Of Virginia Tech’s 24 starters, 21 are from Virginia. That’s a state of 7 million supplying a potential national champion, one that played for the title in 1999 and has been to 12 consecutive bowl games.
“I’ve been recruiting this state for 36 years,” Hokies recruiting coordinator Jim Cavanaugh said. “The state of Virginia has always had great football players. What has changed with Virginia Tech is we’ve done a great job of keeping the great Virginia players home.”
Remember North Carolina linebacker Lawrence Taylor? He’s from Williamsburg, Va. UCLA safety Kenny Easley? He’s from Chesapeake, Va. How about North Carolina running back Amos Lawrence? From Hampton Roads, Va. Recruiting analyst Tom Lemming says the Tidewater area of Portsmouth, Norfolk and Hampton, with only 1.5 million people, is the fourth-richest recruiting ground in the U.S., behind only Los Angeles, Chicago and Houston.
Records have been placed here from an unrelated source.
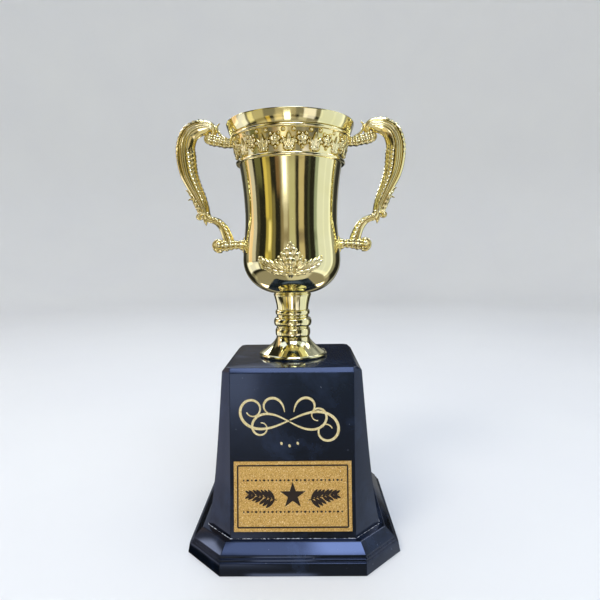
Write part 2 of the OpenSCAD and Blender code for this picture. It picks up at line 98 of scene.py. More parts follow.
# %% Mesh helpers
def grid_quads(rows, columns, start=0):
    """Quads of a grid numbered row by row: each joins a point to its neighbours across and ahead."""
    corner = (np.arange(rows - 1)[:, None] * columns + np.arange(columns - 1)[None, :]).ravel() + start
    return np.stack([corner, corner + 1, corner + columns + 1, corner + columns], axis=1)


def make_piece(name, grids, material, sharp, replaces=(), values=None):
    """One object from several (rows, columns, 3) grids in millimetres. The last argument holds one
    number per point of each grid: painted shade, which materials read as the attribute called relief."""
    points = np.concatenate([g.reshape(-1, 3) for g in grids]) * MM
    starts = np.cumsum([0] + [g.shape[0] * g.shape[1] for g in grids[:-1]])
    quads = np.concatenate([grid_quads(g.shape[0], g.shape[1], s) for g, s in zip(grids, starts)])
    mesh = bpy.data.meshes.new(name)
    mesh.vertices.add(len(points))
    mesh.vertices.foreach_set("co", points.astype(np.float32).ravel())
    mesh.loops.add(quads.size)
    mesh.loops.foreach_set("vertex_index", quads.astype(np.int32).ravel())
    mesh.polygons.add(len(quads))
    mesh.polygons.foreach_set("loop_start", np.arange(len(quads), dtype=np.int32) * 4)
    mesh.update(calc_edges=True)
    # The painted shade goes on the mesh as the point attribute relief.
    if values is not None:
        layer = mesh.attributes.new("relief", "FLOAT", "POINT")
        layer.data.foreach_set("value", np.concatenate([v.ravel() for v in values]).astype(np.float32))
    welded = bmesh.new()
    welded.from_mesh(mesh)
    bmesh.ops.remove_doubles(welded, verts=welded.verts, dist=2e-6)
    bmesh.ops.recalc_face_normals(welded, faces=welded.faces)
    welded.to_mesh(mesh)
    welded.free()
    mesh.shade_smooth()
    mesh.set_sharp_from_angle(angle=math.radians(sharp))
    piece = bpy.data.objects.new(name, mesh)
    bpy.context.scene.collection.objects.link(piece)
    mesh.materials.append(material)
    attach(piece, "root")
    if replaces:
        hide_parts(*replaces)
    print(f"{name}: {len(mesh.polygons)} faces")
    return piece


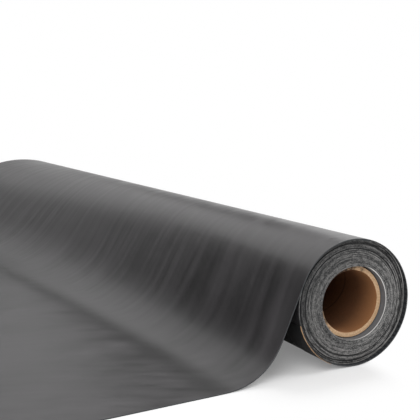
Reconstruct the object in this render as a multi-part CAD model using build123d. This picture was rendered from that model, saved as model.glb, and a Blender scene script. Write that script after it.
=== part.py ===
"""Roll of rubber roofing membrane on a cardboard core, with its loose end pulled off over the ground.

The roll lies on its side. Its axis runs along Y, with the near end towards -Y, and the origin is on the
axis, halfway along the core. The sheet comes over the top of the roll, leaves it towards -X and lies flat
on the ground. It leaves low down at the near edge and at the top at the far edge, so the drape between
them is twisted, and the sheet lies a little askew. All lengths are in millimetres and all angles in degrees.
"""
from build123d import *
from math import cos, radians, sin
import os

# The cardboard core and how deep it sits inside the roll
core_bore_radius = 38.1
core_wall = 5.5
core_recess = 9.5
core_clearance = 0.1
core_rim_chamfer = 0.6

# The sheet and how it is wound
sheet_width = 1700.0
sheet_thickness = 1.2
turn_count = 28
seam_angle = 108.0
seam_bite = 0.25

# The ends: a shallow dish inside the outermost turn, where each turn has slid a little in or out
near_dish_at_core = 0.8
near_dish_at_rim = 6.5
far_dish_at_core = 2.5
far_dish_at_rim = 0.8
turn_wander = 0.4
wander_angle = 137.0

# The loose end at the near and far edges: it leaves the roll, bends over to a slope and levels out again
loose_length = 620.0
near_leaving_angle = 35.0
far_leaving_angle = 103.0
near_slope = 64.0
far_slope = 37.0
near_crown_radius = 60.0
far_crown_radius = 270.0
near_foot_radius = 75.0
far_foot_radius = 245.0
skew = 1.1
drape_sections = 13

# The strip of kraft paper caught under the drape, along the near rim
slip_width = 45.0
slip_thickness = 0.3
slip_stand_out = 2.5
slip_clearance = 0.05
slip_top_angle = -12.0
slip_bottom_angle = -62.0

core_radius = core_bore_radius + core_wall
bore_radius = core_radius + core_clearance
wound_radius = bore_radius + (turn_count - 1) * sheet_thickness
last_turn_rise = sheet_thickness - seam_bite
roll_radius = wound_radius + last_turn_rise
ground = -roll_radius
half_width = sheet_width / 2
outside = 5.0


def direction(angle):
    """The unit vector across the axis at an angle that starts on the drape's side and turns upwards."""
    return Vector(-cos(radians(angle)), 0, sin(radians(angle)))


def heading(angle):
    """The way the sheet runs where it passes an angle of the roll on its way down to the ground."""
    return Vector(-sin(radians(angle)), 0, -cos(radians(angle)))


# A spiral is drawn as half circles round two centres, a little to each side of the axis along the seam
drape_side_centre = direction(seam_angle) * (-last_turn_rise / 4)
back_side_centre = direction(seam_angle) * (last_turn_rise / 4)
drape_side_radius = wound_radius + last_turn_rise / 4
back_side_radius = drape_side_radius + last_turn_rise / 2


def arc(centre, radius, start, end):
    """An arc across the axis from one angle to another. A radius below zero bends the other way."""
    points = [centre + direction(angle) * radius for angle in (start, (start + end) / 2, end)]
    return ThreePointArc(*points)


def wound_body():
    """The wound turns as one solid, whose outline is one turn of the spiral with its step at the seam."""
    opposite = seam_angle - 180
    drape_half = arc(drape_side_centre, drape_side_radius, seam_angle, opposite)
    back_half = arc(back_side_centre, back_side_radius, opposite, opposite - 180)
    step = Line(back_half @ 1, drape_half @ 0)
    outline = make_face([drape_half, back_half, step])
    return Solid.extrude(outline.moved(Pos(0, -half_width, 0)).face(), Vector(0, sheet_width, 0))


def end_outline(at_core, at_rim):
    """The half section that is cut from one end: one flat land for each turn inside the outermost.

    Its points are a radius and a height, and a depth into the roll is a height below zero.
    """
    sunk_turns = turn_count - 2
    points = [(bore_radius - outside, outside)]
    for turn in range(sunk_turns):
        dish = between(at_core, at_rim, turn / (sunk_turns - 1))
        depth = dish + turn_wander * sin(radians(turn * wander_angle))
        inner = bore_radius + turn * sheet_thickness if turn else bore_radius - outside
        points.append((inner, -depth))
        points.append((bore_radius + (turn + 1) * sheet_thickness, -depth))
    points.append((points[-1][0], outside))
    return points


def end_cutter(side, at_core, at_rim):
    """The turned tool that shapes the end at -Y (side -1) or at +Y (side 1)."""
    section_plane = Plane((0, side * half_width, 0), x_dir=(1, 0, 0), z_dir=(0, 0, side))
    section = section_plane * make_face(Polyline(*end_outline(at_core, at_rim), close=True))
    return revolve(section, Axis.Y)


def between(near, far, share):
    """A value that changes evenly from the near edge (share 0) to the far edge (share 1)."""
    return near + (far - near) * share


def sheet_run(share, depth):
    """The edges of the loose end from the seam to its free edge, at a depth below its upper face.

    Round the roll, over the crown, straight down the slope, round the foot and flat along the ground.
    """
    leaving = between(near_leaving_angle, far_leaving_angle, share)
    steepest = 90 - between(near_slope, far_slope, share)
    crown = between(near_crown_radius, far_crown_radius, share)
    foot = between(near_foot_radius, far_foot_radius, share)
    upper_radius = drape_side_radius + last_turn_rise

    crown_centre = drape_side_centre + direction(leaving) * (upper_radius - crown)
    slope_top = crown_centre + direction(steepest) * crown
    slope_end_height = ground + sheet_thickness + foot * (1 - sin(radians(steepest)))
    slope_length = (slope_top.Z - slope_end_height) / cos(radians(steepest))
    foot_centre = slope_top + heading(steepest) * slope_length + direction(steepest) * foot

    wrap = arc(drape_side_centre, upper_radius - depth, seam_angle, leaving)
    over = arc(crown_centre, crown - depth, leaving, steepest)
    out = arc(foot_centre, -foot - depth, steepest, 90)
    slope = Line(over @ 1, out @ 0)
    upper_bends = radians((seam_angle - leaving) * upper_radius + (leaving - steepest) * crown + (90 - steepest) * foot)
    flat_length = loose_length - upper_bends - slope_length
    flat = Line(out @ 1, out @ 1 + heading(90) * flat_length)
    return [wrap, over, slope, out, flat]


def drape_section(share):
    """The closed outline of the loose end at one place along the axis, turned towards the near end by the skew."""
    upper = sheet_run(share, 0)
    lower = sheet_run(share, sheet_thickness)
    root = Line(lower[0] @ 0, upper[0] @ 0)
    free_edge = Line(upper[-1] @ 1, lower[-1] @ 1)
    outline = Wire([root, *upper, free_edge, *lower])
    seam = direction(seam_angle).X * roll_radius
    askew = Pos(seam, between(-half_width, half_width, share), 0) * Rot(0, 0, skew) * Pos(-seam, 0, 0)
    return outline.moved(askew)


def loose_end():
    """The sheet that has come off the roll, lofted through sections from the near to the far edge.

    It is ruled between its sections, because a sheet bends one way at a time, and its flat part stays flat.
    """
    sections = [drape_section(step / (drape_sections - 1)) for step in range(drape_sections)]
    return Solid.make_loft(sections, ruled=True)


def membrane():
    """The whole sheet: the wound turns with the loose end, their shaped ends and the bore."""
    bore = extrude(Plane.XZ.offset(-half_width - outside) * Circle(bore_radius), sheet_width + 2 * outside)
    sheet = wound_body() + loose_end() - bore
    sheet -= end_cutter(-1, near_dish_at_core, near_dish_at_rim)
    sheet -= end_cutter(1, far_dish_at_core, far_dish_at_rim)
    return sheet


def core_tube():
    """The cardboard tube that the sheet is wound on, set back inside both ends of the roll."""
    length = sheet_width - 2 * core_recess
    section = Circle(core_radius) - Circle(core_bore_radius)
    tube = extrude(Plane.XZ * section, length / 2, both=True)
    rims = tube.edges().filter_by(GeomType.CIRCLE)
    return chamfer(rims, core_rim_chamfer)


def paper_slip():
    """The kraft paper against the roll under the drape, standing a little out of the near end."""
    inner = drape_side_radius + slip_clearance
    outer = inner + slip_thickness
    inner_arc = arc(drape_side_centre, inner, slip_top_angle, slip_bottom_angle)
    outer_arc = arc(drape_side_centre, outer, slip_top_angle, slip_bottom_angle)
    sides = [Line(inner_arc @ end, outer_arc @ end) for end in (0, 1)]
    section = make_face([inner_arc, outer_arc, *sides])
    start = Pos(0, -half_width - slip_stand_out, 0)
    return Solid.extrude((start * section).face(), Vector(0, slip_width, 0))


def write(name, shape):
    """Saves one piece and prints what it holds."""
    shape.label = name
    export_step(shape, f"parts/{name}.step")
    print(name, "solids", len(shape.solids()), "volume", round(shape.volume), "valid", shape.is_valid)


os.makedirs("parts", exist_ok=True)
write("membrane", membrane())
write("core_tube", core_tube())
write("paper_slip", paper_slip())
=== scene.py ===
from math import cos, pi, radians, sin

import bpy
import numpy as np
from mathutils import Matrix, Vector


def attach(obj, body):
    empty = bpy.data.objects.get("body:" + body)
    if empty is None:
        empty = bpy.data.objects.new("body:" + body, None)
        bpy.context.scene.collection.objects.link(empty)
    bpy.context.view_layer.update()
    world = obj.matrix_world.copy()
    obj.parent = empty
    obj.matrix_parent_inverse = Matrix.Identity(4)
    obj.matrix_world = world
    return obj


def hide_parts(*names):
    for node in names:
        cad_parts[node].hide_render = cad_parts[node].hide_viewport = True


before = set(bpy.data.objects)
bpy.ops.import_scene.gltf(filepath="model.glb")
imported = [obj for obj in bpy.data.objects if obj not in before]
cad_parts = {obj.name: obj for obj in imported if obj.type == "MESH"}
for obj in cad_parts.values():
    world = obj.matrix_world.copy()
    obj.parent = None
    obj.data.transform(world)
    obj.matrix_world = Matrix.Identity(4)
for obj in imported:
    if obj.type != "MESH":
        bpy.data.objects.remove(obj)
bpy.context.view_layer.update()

MM = 0.001

# The core and the sheet, as the source has them
CORE_BORE_RADIUS = 38.1 * MM
CORE_WALL = 5.5 * MM
CORE_RECESS = 9.5 * MM
CORE_PLY = 0.6 * MM
SHEET_WIDTH = 1700 * MM
SHEET_THICKNESS = 1.2 * MM
TURN_COUNT = 28
BORE_RADIUS = 43.7 * MM
ROLL_RADIUS = 77.05 * MM
WOUND_RADIUS = 76.1 * MM
LAST_TURN_RISE = ROLL_RADIUS - WOUND_RADIUS
PITCH = (ROLL_RADIUS - BORE_RADIUS) / TURN_COUNT
SEAM_ANGLE = 108
HALF_WIDTH = SHEET_WIDTH / 2
CORE_END = HALF_WIDTH - CORE_RECESS
GROUND = -ROLL_RADIUS

# How deep the turns of each end lie beside the core and at the rim, and the turns that have slid in further:
# one in every so many, counted from the core
NEAR_DISH = (0.8 * MM, 6.5 * MM)
FAR_DISH = (2.5 * MM, 0.8 * MM)
GAP_TURN = 17.0
GAP_PERIOD = 5.5
GAP_BEAT = 2 * pi / GAP_PERIOD

# The way to the lower right in the near end's view, as X, Y and Z
LOWER_RIGHT = (0.8, 0.0, -0.6)

# The loose end at its near and far edges, with angles in degrees
LOOSE_LENGTH = 620 * MM
LEAVING_ANGLE = (35, 103)
SLOPE = (64, 37)
CROWN_RADIUS = (60 * MM, 270 * MM)
FOOT_RADIUS = (75 * MM, 245 * MM)
SKEW = 1.1

# The strip of paper under the drape
SLIP_ANGLES = (-12, -62)
SLIP_WIDTH = 45 * MM
SLIP_STAND_OUT = 2.5 * MM
SLIP_THICKNESS = 0.3 * MM


# Helpers

def linear(hex_colour):
    """An sRGB hex colour as the linear colour that a socket takes."""
    parts = [int(hex_colour[i:i + 2], 16) / 255 for i in (1, 3, 5)]
    return (*[c / 12.92 if c <= 0.04045 else ((c + 0.055) / 1.055) ** 2.4 for c in parts], 1)


def add(tree, kind, inputs=(), **settings):
    """Adds a node. Settings are its properties, and inputs gives each socket a value or a link."""
    node = tree.nodes.new(kind)
    for name, value in settings.items():
        setattr(node, name, value)
    for socket, value in dict(inputs).items():
        if isinstance(value, bpy.types.NodeSocket):
            tree.links.new(value, node.inputs[socket])
        else:
            node.inputs[socket].default_value = value
    return node


def new_material(name):
    """An empty node material, with its tree and its output node."""
    material = bpy.data.materials.new(name)
    material.use_nodes = True
    material.node_tree.nodes.clear()
    return material, material.node_tree, add(material.node_tree, "ShaderNodeOutputMaterial")


def between(near_and_far, share):
    """A value that changes evenly from the near edge (share 0) to the far edge (share 1)."""
    near, far = near_and_far
    return near + (far - near) * share


def direction(angle):
    """Unit vectors across the axis, as X and Z, at angles in degrees from -X upwards."""
    angle = np.radians(angle)
    return np.stack([-np.cos(angle), np.sin(angle)], axis=-1)


def heading(angle):
    """The way the sheet runs where it passes an angle of the roll on its way to the ground."""
    angle = np.radians(angle)
    return np.stack([-np.sin(angle), -np.cos(angle)], axis=-1)


def grid_mesh(name, points, closed_rows=False, closed_columns=False, uv=None):
    """A mesh of quads over an array of points, rows by columns, with a UV map in metres if one is given."""
    rows, columns = points.shape[:2]
    mesh = bpy.data.meshes.new(name)
    index = np.arange(rows * columns).reshape(rows, columns)
    if closed_rows:
        index = np.concatenate([index, index[:1]], axis=0)
    if closed_columns:
        index = np.concatenate([index, index[:, :1]], axis=1)
    quads = np.stack([index[:-1, :-1], index[1:, :-1], index[1:, 1:], index[:-1, 1:]], axis=-1).reshape(-1, 4)
    mesh.from_pydata(points.reshape(-1, 3).tolist(), [], quads.tolist())
    if uv is not None:
        layer = mesh.uv_layers.new(name="sheet")
        flat = uv.reshape(-1, 2)
        corners = np.zeros(len(mesh.loops), int)
        mesh.loops.foreach_get("vertex_index", corners)
        layer.data.foreach_set("uv", flat[corners].astype(np.float32).ravel())
    mesh.polygons.foreach_set("use_smooth", [True] * len(mesh.polygons))
    mesh.update()
    return mesh


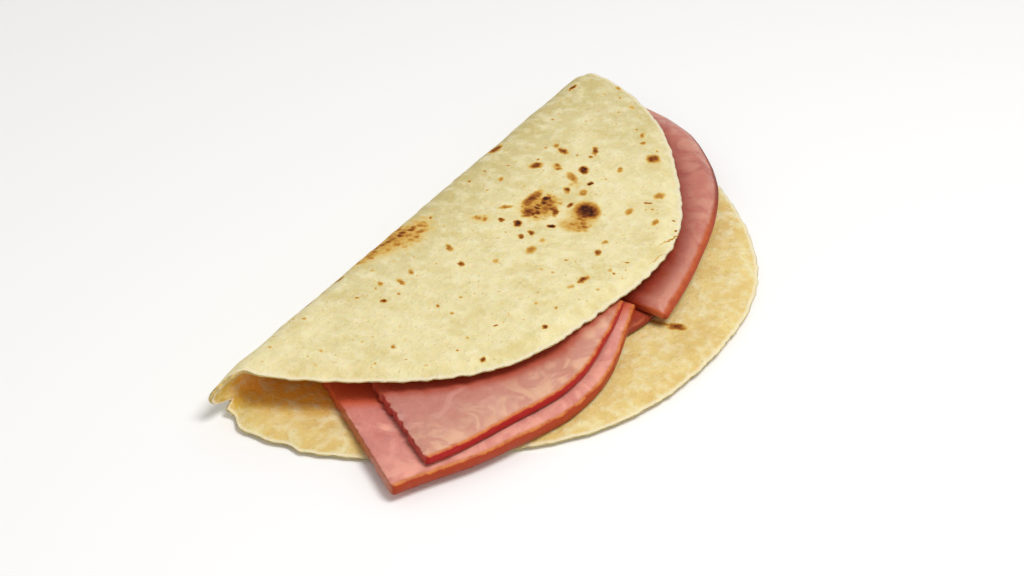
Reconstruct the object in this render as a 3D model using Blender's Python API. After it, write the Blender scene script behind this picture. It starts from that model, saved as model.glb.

However, the road to hosting ESPN’s “GameDay” wasn’t as easy as the surrounding rolling hills. Put K2 in Virginia and you have Beamer’s early years. Predecessor Bill Dooley put the school on probation and cost Beamer scholarships his first two seasons.
“All of a sudden the university said, ‘Look, we want to upgrade our academics,”‘ Beamer said. “We don’t want a deficit in the athletic department. We want to schedule better teams. Then all of a sudden the NCAA said do all this with fewer scholarships. That’s the situation we came into.”
Six years later, Beamer had two winning seasons and was coming off a 2-8-1 year in 1992.
Then-school president James McComas called in athletic director Dave Braine and asked, “Do we need to get rid of our football coach?” Braine, now AD at Georgia Tech, said no. He instead pushed more money into the program for Beamer to hire better assistants.
That winter, Beamer signed the best player in the state, a linebacker from Lynchburg named Cornell Brown.
“Cornell could’ve gone anywhere he wanted to go and he came here,” Beamer said. “So it did say things are in place there. These guys are close to winning.”
Brown opened recruits’ eyes to Blacksburg, and so did Tech’s affiliation with the new Big East football conference. The state’s top players started pouring in. Then Cavanaugh saw something in an option quarterback in Newport News who was overshadowed by a mediocre team and by future North Carolina quarterback Ronald Curry, who played at Hampton.
Michael Vick quietly signed with Virginia Tech, and three years later the Hokies were in the Sugar Bowl playing Florida State for the 1999 national title. His little brother, Marcus, will lead the Hokies on Saturday night.
Beamer, the 1990s Big East coach of the decade, has built the Hokies on a lightning-quick defense and game-changing special teams. In Beamer’s 222 games, Virginia has blocked 105 kicks, and the defense and special teams have scored 100 touchdowns.
The defense, made up nearly entirely of Tidewater players, leads the nation in scoring defense (9.1).
“Nasty defense. That’s what stood out,” said senior defensive end Darryl Tapp about signing here.
“You don’t really hear too much about individuals on Virginia Tech’s teams. Like other teams like Miami and Florida State, they had standout players. But Virginia Tech was a bunch of no-name guys working hard.”
The Hokies know that unless there’s a major change in the BCS computers, or second-ranked Texas or top-ranked USC loses, they may go unbeaten and be left out of the Rose Bowl, the site of this season’s national title game.
Yet optimism is thick in this beautiful land. The Merryman Center features a glass case that’s the most visited spot in the room. It’s empty. It has one sentence:
“This area is reserved for the national championship trophy.”